An example of workflow.conf file can be:

# Create views
views/my_first_view.sql
views/my_second_view.sql

#Create procedures
procedures/my_first_procedure.sql

# Remember to have an empty line by the end at the end of the file
# so that every line is processed

Running the pipeline workflow

You can either run your workflow manually as highlighted in the picture below or triggered by a commit to your repository.

image-20211031165242061

After some minutes you see that the workflow run successfully. The picture below shows the results of each steps within the workflow.

image-20211027195531968

Summary

In this article we explored a simple data workflow using GitHub actions and Snowflake. Github is used a code repository to version our data model.
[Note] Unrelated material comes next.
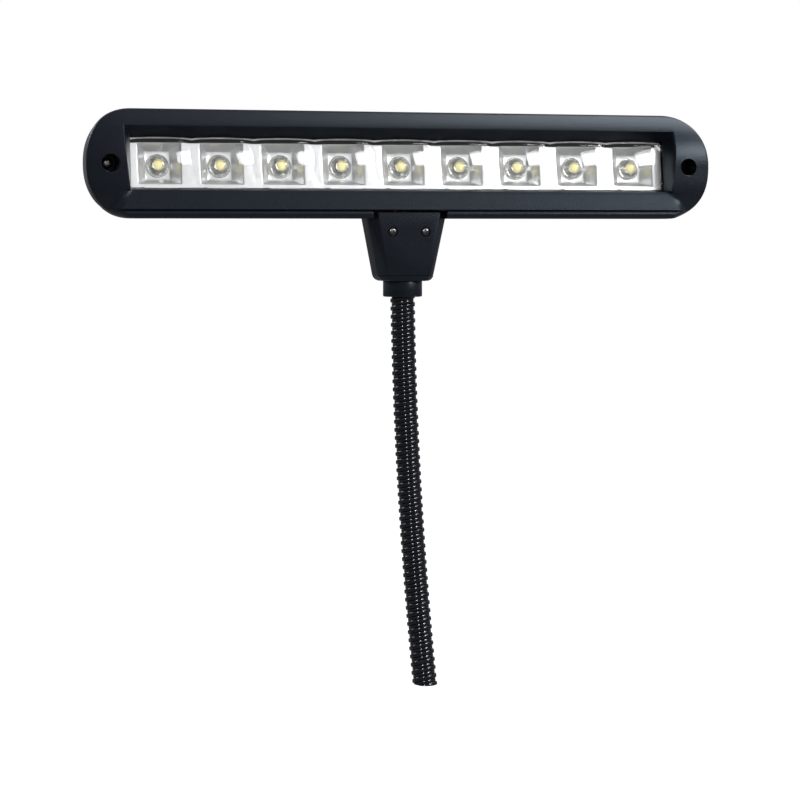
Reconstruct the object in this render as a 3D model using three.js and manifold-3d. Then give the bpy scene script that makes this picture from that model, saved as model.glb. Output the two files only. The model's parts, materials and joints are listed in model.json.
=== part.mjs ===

We introduce the use of GitHub actions as a CICD (Continuous Integration / Continuous Deployment) data pipeline which deploys our simple data model on snowflake through the use of snowsql commands.

The deployment is done in a secure way through the use of key pairs stored in the GitHub actions secrets.

In the future work, I would like to explore the use of dbt (data build tool) to perform data transformation. The idea is to make use of the dbt test and documentation capabilities.